Repeat exactly, and only, the lines below starting at the line that contains "Model this object" and ending at the line that contains "rope_radius = rope_diameter / 2", inclusive of both.

(3D code data)
##############################
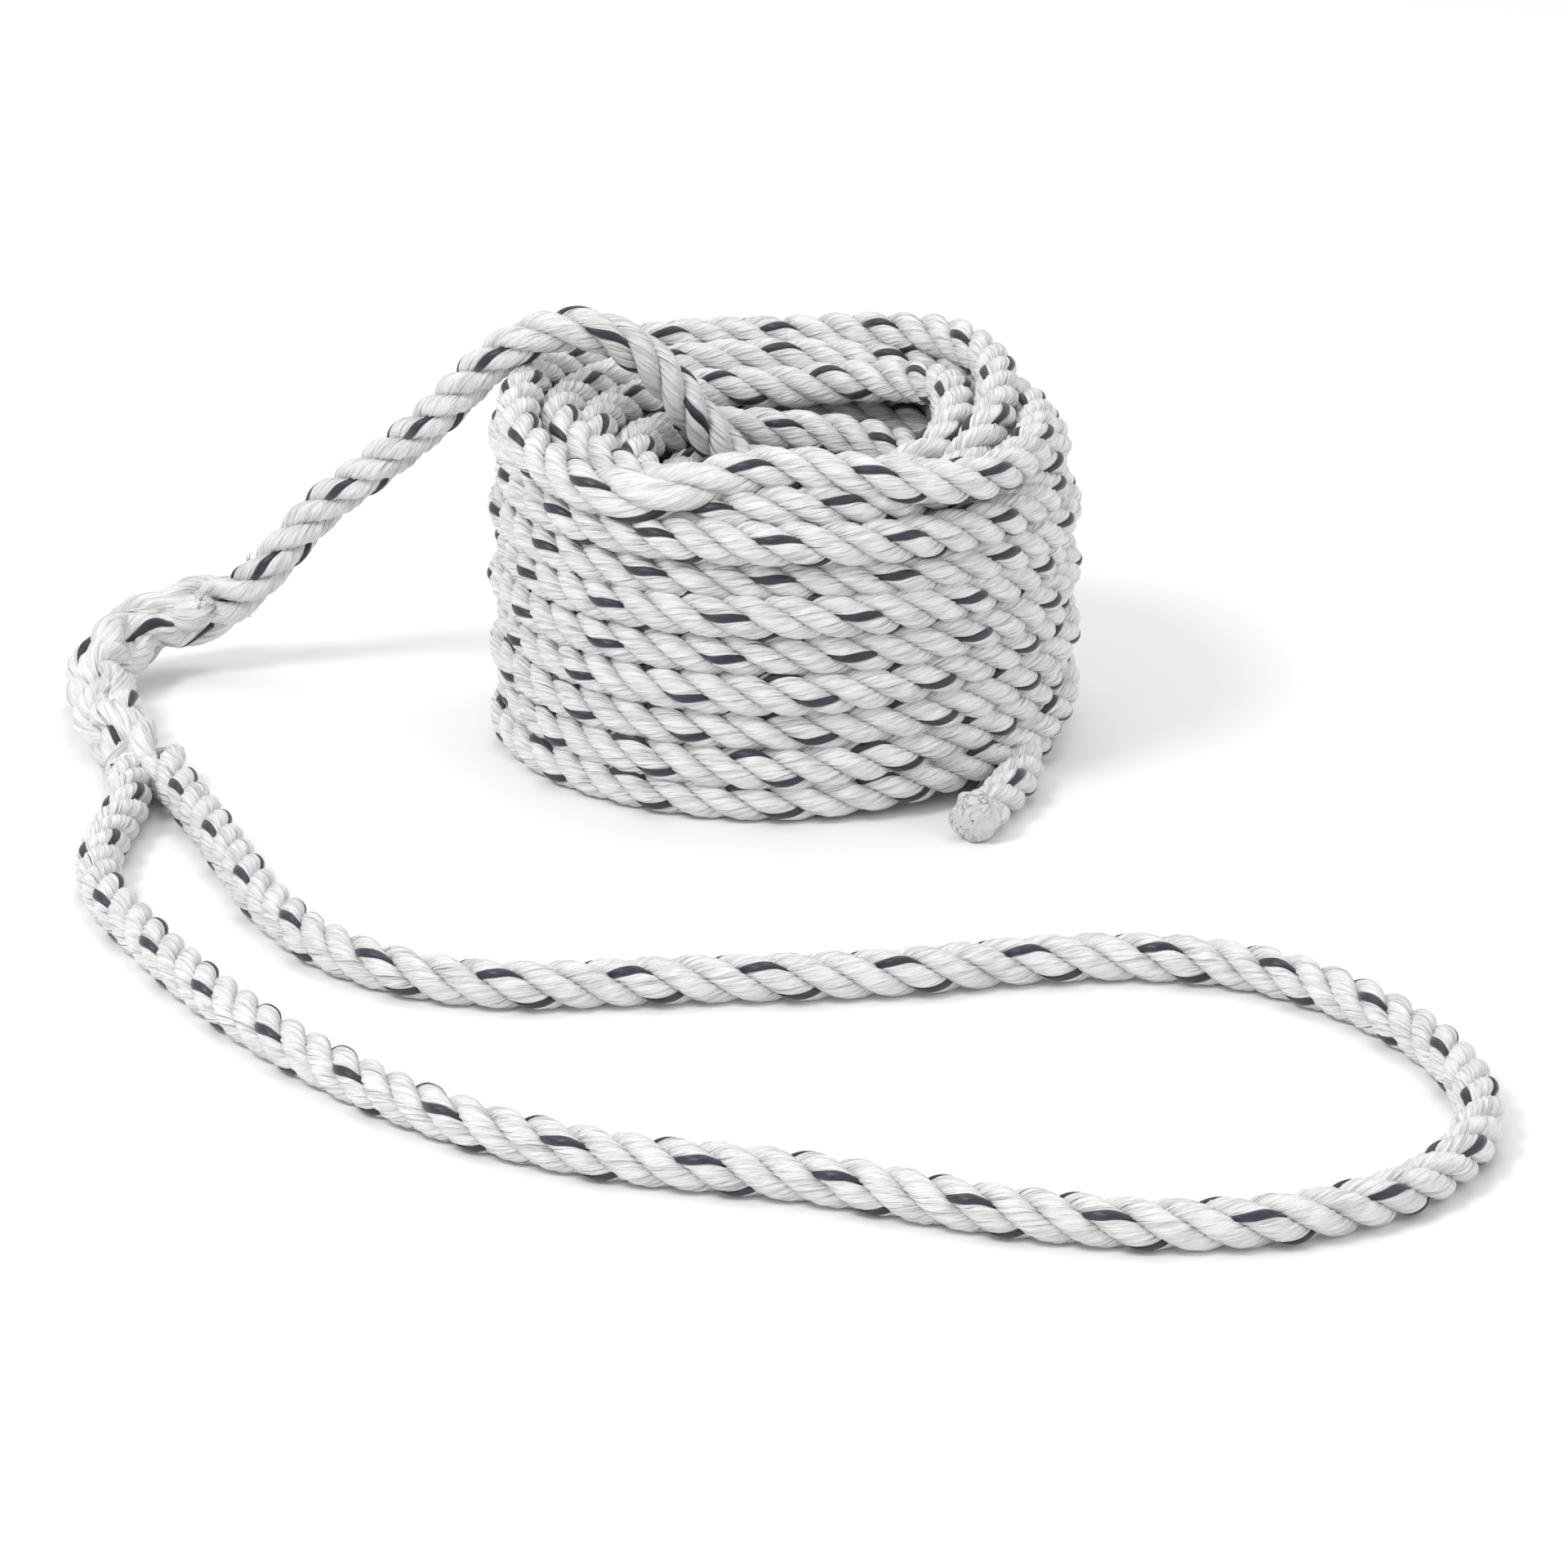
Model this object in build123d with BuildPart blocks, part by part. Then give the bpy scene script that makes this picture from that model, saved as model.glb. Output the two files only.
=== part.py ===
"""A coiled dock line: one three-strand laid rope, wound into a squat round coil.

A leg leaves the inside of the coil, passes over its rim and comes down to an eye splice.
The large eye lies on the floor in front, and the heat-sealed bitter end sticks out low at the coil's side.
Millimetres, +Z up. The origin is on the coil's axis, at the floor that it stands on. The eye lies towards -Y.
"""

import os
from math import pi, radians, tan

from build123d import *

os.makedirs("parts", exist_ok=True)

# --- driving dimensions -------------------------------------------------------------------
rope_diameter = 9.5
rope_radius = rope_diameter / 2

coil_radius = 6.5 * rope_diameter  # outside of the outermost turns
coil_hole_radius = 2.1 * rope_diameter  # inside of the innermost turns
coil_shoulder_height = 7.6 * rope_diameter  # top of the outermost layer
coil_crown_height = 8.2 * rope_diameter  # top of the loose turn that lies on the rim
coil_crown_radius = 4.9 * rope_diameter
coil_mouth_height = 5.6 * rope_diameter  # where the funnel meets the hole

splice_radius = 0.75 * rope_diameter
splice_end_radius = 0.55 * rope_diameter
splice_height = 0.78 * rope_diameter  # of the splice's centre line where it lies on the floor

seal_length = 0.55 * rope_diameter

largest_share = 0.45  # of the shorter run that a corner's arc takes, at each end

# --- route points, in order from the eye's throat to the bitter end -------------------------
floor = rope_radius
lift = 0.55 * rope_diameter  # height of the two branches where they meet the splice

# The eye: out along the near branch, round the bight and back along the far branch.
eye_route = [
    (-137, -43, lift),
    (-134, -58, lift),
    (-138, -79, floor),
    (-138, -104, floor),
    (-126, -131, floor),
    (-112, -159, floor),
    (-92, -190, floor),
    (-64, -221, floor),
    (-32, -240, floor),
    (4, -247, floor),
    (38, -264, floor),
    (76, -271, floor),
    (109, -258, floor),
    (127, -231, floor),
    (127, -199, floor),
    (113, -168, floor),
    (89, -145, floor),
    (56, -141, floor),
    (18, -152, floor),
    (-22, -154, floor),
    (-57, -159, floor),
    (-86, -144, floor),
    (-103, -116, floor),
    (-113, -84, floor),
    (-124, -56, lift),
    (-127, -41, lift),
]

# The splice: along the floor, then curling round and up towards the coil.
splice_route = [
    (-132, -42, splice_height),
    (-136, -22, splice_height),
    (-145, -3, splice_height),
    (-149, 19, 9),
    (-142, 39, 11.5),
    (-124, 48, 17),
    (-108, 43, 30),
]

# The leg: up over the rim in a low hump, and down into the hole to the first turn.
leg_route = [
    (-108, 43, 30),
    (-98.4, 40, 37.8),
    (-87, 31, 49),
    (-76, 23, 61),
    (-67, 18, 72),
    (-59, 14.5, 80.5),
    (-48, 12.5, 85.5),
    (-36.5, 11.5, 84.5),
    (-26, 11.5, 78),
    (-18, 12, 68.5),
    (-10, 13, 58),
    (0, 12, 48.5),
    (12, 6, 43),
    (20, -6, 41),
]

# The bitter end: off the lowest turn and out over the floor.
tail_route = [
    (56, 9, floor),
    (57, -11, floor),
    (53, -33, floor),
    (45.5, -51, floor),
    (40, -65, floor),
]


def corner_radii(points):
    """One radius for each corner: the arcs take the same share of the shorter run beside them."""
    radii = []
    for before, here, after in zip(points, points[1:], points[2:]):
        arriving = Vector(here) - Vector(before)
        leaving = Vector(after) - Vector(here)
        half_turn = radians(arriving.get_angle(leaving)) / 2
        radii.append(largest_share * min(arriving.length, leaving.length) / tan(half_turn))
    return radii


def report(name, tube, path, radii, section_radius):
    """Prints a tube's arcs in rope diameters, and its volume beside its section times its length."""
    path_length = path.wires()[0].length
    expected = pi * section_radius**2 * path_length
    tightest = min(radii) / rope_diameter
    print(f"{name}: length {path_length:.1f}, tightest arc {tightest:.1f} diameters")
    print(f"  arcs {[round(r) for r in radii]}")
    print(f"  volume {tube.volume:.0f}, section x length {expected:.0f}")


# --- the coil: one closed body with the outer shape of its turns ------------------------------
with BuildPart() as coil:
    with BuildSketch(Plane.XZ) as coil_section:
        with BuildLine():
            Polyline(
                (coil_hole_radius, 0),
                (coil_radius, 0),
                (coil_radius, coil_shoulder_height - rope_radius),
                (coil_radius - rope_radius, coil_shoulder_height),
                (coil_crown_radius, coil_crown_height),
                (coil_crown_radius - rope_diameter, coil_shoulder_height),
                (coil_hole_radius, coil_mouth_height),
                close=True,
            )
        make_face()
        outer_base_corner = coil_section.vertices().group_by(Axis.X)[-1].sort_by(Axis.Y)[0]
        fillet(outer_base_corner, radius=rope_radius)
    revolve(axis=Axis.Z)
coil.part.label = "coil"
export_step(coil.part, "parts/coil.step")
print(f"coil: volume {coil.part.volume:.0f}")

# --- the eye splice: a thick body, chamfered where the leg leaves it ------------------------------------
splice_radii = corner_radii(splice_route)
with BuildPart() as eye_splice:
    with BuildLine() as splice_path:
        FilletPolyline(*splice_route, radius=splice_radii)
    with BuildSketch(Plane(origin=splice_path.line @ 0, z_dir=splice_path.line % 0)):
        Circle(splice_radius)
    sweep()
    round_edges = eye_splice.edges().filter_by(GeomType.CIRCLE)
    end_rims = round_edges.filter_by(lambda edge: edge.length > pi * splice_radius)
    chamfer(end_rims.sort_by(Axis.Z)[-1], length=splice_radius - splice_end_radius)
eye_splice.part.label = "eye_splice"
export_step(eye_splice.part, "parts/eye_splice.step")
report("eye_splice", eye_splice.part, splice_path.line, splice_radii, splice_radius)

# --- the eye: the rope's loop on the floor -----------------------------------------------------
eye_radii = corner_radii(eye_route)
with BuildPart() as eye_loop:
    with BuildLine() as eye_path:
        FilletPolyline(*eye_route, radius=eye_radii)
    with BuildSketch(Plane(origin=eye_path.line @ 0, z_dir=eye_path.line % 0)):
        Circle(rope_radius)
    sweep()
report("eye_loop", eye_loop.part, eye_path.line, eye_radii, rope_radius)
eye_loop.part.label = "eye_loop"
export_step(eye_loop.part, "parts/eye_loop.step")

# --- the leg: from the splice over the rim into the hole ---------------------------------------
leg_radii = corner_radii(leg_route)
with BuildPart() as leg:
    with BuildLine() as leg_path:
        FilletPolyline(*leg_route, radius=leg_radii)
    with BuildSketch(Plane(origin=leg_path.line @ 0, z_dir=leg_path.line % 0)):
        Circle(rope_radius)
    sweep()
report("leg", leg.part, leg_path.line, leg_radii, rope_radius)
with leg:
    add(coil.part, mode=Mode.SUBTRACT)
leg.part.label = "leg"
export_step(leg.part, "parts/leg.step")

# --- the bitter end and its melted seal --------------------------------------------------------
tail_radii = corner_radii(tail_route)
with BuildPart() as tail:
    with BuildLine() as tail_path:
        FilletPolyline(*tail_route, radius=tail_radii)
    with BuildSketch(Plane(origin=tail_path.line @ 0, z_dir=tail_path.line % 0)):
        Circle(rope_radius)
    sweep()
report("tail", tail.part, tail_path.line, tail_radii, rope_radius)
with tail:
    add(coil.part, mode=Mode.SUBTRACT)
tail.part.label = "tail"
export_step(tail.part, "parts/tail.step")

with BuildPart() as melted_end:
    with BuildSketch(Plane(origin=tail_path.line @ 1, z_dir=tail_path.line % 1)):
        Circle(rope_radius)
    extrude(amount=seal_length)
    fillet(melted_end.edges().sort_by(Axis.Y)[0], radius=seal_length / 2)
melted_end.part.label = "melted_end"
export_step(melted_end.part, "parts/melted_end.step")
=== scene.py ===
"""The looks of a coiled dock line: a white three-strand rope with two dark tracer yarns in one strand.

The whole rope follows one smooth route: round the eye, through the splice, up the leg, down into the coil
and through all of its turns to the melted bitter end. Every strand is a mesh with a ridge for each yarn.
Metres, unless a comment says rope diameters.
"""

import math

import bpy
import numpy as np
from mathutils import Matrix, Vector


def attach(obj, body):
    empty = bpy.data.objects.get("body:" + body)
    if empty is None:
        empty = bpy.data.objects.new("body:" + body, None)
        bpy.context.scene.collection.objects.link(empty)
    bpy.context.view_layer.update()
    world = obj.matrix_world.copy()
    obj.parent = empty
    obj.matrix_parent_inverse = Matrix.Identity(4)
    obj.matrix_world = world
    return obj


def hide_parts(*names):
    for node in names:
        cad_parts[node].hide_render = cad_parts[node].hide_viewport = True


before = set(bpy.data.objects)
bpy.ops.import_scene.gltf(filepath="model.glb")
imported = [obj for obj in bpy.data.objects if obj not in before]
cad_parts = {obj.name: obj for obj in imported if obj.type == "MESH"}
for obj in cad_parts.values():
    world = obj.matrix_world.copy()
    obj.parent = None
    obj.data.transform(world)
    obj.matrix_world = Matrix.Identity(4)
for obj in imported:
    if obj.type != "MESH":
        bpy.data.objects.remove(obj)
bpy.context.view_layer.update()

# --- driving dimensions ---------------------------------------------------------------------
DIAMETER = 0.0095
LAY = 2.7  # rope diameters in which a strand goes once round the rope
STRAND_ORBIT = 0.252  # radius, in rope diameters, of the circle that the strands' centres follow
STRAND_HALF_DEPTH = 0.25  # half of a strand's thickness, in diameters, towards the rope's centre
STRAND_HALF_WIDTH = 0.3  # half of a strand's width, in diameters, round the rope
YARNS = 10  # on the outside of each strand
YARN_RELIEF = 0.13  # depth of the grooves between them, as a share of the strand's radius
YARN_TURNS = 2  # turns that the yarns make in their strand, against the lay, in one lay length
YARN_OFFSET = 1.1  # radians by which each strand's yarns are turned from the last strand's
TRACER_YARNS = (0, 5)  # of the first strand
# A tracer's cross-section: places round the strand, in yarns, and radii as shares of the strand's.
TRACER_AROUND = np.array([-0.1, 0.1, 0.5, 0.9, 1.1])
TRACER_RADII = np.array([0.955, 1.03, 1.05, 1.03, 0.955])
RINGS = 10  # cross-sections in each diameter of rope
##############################
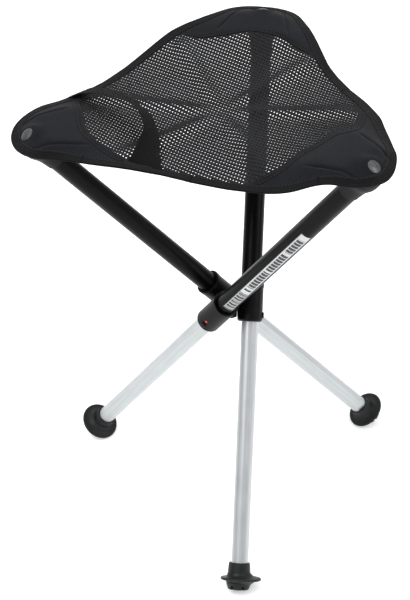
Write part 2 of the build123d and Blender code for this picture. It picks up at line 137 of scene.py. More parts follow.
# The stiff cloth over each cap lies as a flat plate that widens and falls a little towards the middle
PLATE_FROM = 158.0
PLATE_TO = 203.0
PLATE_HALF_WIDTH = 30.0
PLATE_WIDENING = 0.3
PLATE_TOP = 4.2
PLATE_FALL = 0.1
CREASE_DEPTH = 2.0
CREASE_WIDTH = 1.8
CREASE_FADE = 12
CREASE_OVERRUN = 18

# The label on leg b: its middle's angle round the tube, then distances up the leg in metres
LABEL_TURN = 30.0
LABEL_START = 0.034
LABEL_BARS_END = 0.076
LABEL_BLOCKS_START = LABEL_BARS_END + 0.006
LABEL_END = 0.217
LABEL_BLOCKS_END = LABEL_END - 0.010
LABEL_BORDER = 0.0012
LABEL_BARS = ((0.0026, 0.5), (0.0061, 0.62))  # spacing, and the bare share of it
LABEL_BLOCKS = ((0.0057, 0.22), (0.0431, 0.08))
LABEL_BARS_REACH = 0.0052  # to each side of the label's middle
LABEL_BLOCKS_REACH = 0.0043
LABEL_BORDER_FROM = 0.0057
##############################
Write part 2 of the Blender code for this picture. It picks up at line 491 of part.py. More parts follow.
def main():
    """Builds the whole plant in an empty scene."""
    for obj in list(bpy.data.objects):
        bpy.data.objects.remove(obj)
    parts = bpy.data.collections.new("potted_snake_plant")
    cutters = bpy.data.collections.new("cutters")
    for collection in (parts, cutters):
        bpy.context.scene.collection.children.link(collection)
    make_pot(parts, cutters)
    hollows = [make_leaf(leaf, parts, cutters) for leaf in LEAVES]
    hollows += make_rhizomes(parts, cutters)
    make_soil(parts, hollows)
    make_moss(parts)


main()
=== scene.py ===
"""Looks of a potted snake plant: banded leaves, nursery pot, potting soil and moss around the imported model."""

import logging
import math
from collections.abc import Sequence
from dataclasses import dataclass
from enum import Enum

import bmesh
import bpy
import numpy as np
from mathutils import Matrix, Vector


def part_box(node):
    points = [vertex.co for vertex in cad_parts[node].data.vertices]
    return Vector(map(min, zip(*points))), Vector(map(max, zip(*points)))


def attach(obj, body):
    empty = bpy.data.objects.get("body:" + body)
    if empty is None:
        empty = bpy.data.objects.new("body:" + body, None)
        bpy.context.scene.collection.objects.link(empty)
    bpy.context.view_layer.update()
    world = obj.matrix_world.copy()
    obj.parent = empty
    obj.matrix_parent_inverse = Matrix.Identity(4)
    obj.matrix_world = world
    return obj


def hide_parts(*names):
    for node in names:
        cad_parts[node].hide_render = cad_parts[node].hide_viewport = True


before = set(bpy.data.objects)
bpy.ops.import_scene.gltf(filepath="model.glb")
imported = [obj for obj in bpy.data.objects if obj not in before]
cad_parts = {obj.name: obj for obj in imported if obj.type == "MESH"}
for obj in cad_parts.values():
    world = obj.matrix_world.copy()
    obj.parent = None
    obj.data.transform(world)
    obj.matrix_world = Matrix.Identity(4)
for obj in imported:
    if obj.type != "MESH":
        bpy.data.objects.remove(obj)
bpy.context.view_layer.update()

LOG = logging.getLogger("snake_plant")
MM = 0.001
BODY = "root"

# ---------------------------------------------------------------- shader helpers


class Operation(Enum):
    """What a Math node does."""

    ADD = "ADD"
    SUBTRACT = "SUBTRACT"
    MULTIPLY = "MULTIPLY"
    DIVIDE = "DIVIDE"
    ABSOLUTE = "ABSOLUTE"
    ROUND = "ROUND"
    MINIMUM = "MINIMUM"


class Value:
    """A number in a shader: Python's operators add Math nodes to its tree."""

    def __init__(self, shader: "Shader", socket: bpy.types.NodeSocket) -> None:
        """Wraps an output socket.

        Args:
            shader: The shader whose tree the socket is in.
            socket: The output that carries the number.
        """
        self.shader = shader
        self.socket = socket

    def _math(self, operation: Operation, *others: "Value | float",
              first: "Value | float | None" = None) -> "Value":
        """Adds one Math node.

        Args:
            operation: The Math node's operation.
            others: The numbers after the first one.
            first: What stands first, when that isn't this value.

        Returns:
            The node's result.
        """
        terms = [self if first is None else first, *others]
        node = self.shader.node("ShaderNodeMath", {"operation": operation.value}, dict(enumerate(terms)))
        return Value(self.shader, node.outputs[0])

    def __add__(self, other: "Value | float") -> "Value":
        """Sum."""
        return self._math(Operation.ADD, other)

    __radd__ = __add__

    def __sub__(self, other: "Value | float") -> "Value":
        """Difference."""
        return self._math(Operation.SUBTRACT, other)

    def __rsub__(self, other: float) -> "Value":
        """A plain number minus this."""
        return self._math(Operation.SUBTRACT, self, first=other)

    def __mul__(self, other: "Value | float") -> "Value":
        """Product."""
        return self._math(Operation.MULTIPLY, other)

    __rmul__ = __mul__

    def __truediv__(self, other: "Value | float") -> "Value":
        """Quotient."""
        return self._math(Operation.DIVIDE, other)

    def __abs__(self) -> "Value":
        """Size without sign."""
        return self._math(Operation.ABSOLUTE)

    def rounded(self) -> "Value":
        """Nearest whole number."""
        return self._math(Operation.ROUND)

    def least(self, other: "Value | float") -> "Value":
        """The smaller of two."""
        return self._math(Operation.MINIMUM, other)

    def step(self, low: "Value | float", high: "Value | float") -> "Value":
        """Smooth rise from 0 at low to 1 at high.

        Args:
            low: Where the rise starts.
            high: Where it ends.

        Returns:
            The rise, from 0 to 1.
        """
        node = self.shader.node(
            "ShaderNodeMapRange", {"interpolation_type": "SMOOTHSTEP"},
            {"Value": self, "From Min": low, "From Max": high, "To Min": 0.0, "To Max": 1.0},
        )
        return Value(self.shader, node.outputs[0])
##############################
# COMPLETED TASK:
Model this object in build123d with BuildPart blocks, part by part. Then give the bpy scene script that makes this picture from that model, saved as model.glb. Output the two files only.
=== part.py ===
"""A coiled dock line: one three-strand laid rope, wound into a squat round coil.

A leg leaves the inside of the coil, passes over its rim and comes down to an eye splice.
The large eye lies on the floor in front, and the heat-sealed bitter end sticks out low at the coil's side.
Millimetres, +Z up. The origin is on the coil's axis, at the floor that it stands on. The eye lies towards -Y.
"""

import os
from math import pi, radians, tan

from build123d import *

os.makedirs("parts", exist_ok=True)

# --- driving dimensions -------------------------------------------------------------------
rope_diameter = 9.5
rope_radius = rope_diameter / 2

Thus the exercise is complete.